国立天文台と鹿児島大学は、地球から2230光年の距離にある大質量星形成領域「Cep-A」の電波源「HW3d」に付随する「水メーザー」の相対固有運動を測定した結果、「双極流」が発見されたことを発表した。
成果は、国立天文台VERAグループと鹿児島大のJames O. Chibueze氏らの研究グループによるもの。詳細な内容は、2012年3月16日付けで学術誌「THE ASTROPHYSICAL JOURNAL」に掲載された。
メーザー(MASER)とは、Microwave Amplification by Stimulated Emission of Radiationの略で、「誘導放射によるマイクロ波増幅」という意味。分子雲の分子ガスが高密度の状態になって、分子同士ぶつかったり、星などから強い放射を受けたりすると、いくつかの種類の分子が電波を出しやすい状態(逆励起状態)になることがある。そこへ外から電波が入ると、刺激を受けた分子が電波を放出する仕組みだ。
そうして放出された電波は、また次の分子に刺激を与えて電波を放出させ、次から次へと電波が増えていき、そのガス雲を出る時には、入ってきた電波の強さは高い倍率で増幅される。こうして、「明るい」天体ができるというわけだ。このようにして増幅された電波は、波のそろった強力な電波となり、それをメーザーという。

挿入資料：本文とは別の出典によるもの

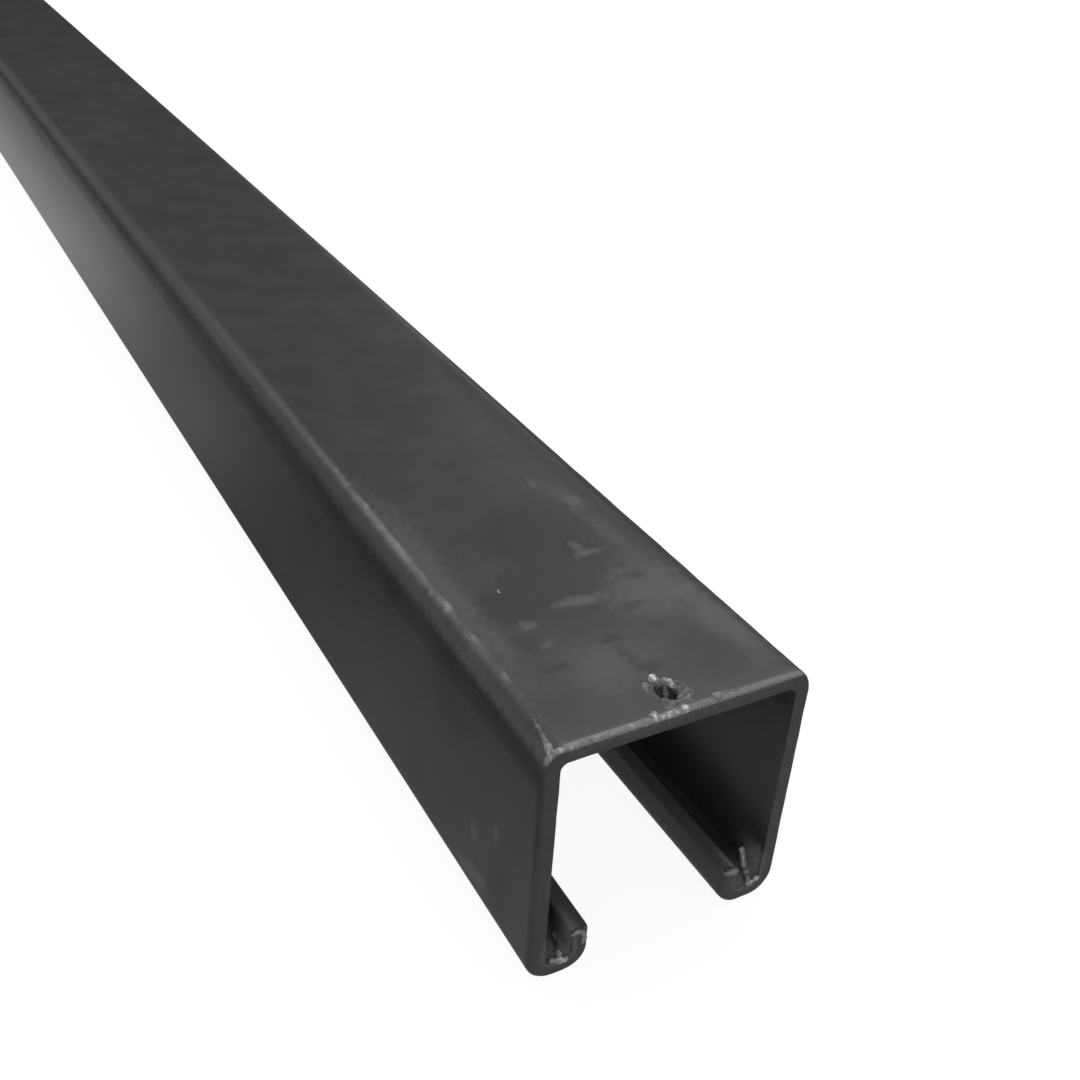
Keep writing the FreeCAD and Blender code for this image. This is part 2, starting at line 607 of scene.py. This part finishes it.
def torn_piece(name, runs, finish, voxel=0.075):
    """Makes one skin out of runs of dragged metal, roughens it, and keeps how bare it is rubbed.
    A run is its points, each with a radius and how brightly it shines."""
    bm = bmesh.new()
    spots, shines = [], []
    for run in runs:
        for spot in drag(bm, [point[:4] for point in run]):
            nearest = min(run, key=lambda point: (Vector(point[:3]) - spot).length)
            spots.append(spot)
            shines.append(nearest[4])
    bm = melted(name + "_beads", bm, voxel)

    tree = kdtree.KDTree(len(spots))
    for index, spot in enumerate(spots):
        tree.insert(spot, index)
    tree.balance()
    rubbed_and_highlight_layer = bm.verts.layers.float.new("rubbed")
    bmesh.ops.smooth_vert(
        bm, verts=bm.verts, factor=0.5, use_axis_x=True, use_axis_y=True, use_axis_z=True
    )
    bm.normal_update()
    for vert in bm.verts:
        near = tree.find_n(vert.co, 3)
        vert[rubbed_and_highlight_layer] = sum(shines[index] for _, index, _ in near) / len(near)
        # The brightest metal is the most torn, in lumps of half and a fifth of a millimetre
        torn = 0.25 + min(1, vert[rubbed_and_highlight_layer])
        lump_at = noise.noise(vert.co / 0.5) + 0.45 * noise.noise(vert.co / 0.22)
        vert.co += vert.normal * lump_at * 0.1 * torn
        vert[rubbed_and_highlight_layer] += 0.28 * lump_at * torn
    bmesh.ops.transform(
        bm, matrix=Matrix.Translation((0, NEAR_END, 0)) @ Matrix.Scale(MM, 4), verts=bm.verts
    )
    bmesh.ops.recalc_face_normals(bm, faces=bm.faces)
    for face in bm.faces:
        face.smooth = True
    piece = new_object(name, bm)
    piece.data.materials.append(torn_edge(finish))
    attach(piece, "root")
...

メーザーは、分子の種類によって増幅できる電波の波長が異なり、水蒸気なら1.348cm、水酸基なら17.98cmという具合に決まっている。そのため、メーザーはスペクトル線として観測される形だ。
今回観測された双極流の大きさは、約280天文単位(1天文単位(AU)=約1億5000万km)。膨張速度は秒速21km/sと測定され、この双極流は誕生からまだ100年以内の若いものであることも判明した。
この結果は、HW3d領域でも若い星が誕生していることを示唆しており、若い原始星の性質や活動の解明に役立つことが期待されるとしている。